Of course some things will remain special order & built on-demand like custom powder coating colors and non-standard designs. But if you've got a BMW, FJR, Triumph or other common bike and you're good with a charcoal black powder coat you can have it when you order it.
Along with these changes we're also expanding staff - I've hired a welder to help out with the fabrication. One of us will cut and jig the setups while the other welds the tanks. Also, unlike Mike we're doing the entire fabrication process in house - everything from cutting steel to bending, bead blasting, welding and powder coat will be done in the shop. That way we're not trying to fit our schedule into another supplier's available time.
Together these changes should provide more delivery reliability and less waiting for aux tanks, racks and accessory shelves.
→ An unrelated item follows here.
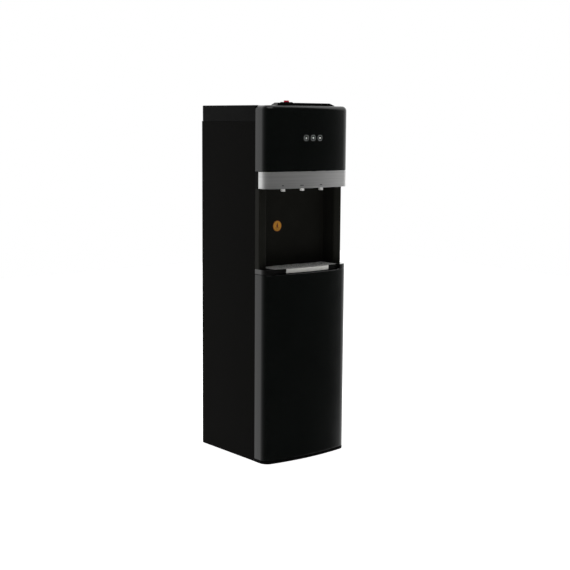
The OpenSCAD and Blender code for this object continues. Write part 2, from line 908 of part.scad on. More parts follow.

We're working on the production schedule now and will be updating this page with when you can expect tanks for your bike to be made. We're confirming the delivery of a new plasma table before finalizing the schedule but we're hoping to be able to throw some tanks in the back of the truck and see you at your favorite rally!
We've been doing some work with a client's water buffalo. For you younger folks, the water buffalo is a Suzuki GT750. The GT750 was a water-cooled three-cylinder two-stroke motorcycle made from 1971 to 1977, and was the first Japanese motorcycle with a liquid-cooled engine.
First off he had us make an aux tank. He opted for our Universal Auxiliary Tank. This was our first use of the very robust RAM Tough-Ball™ which has steel inside and out. He added the L-Track Tie Down Option.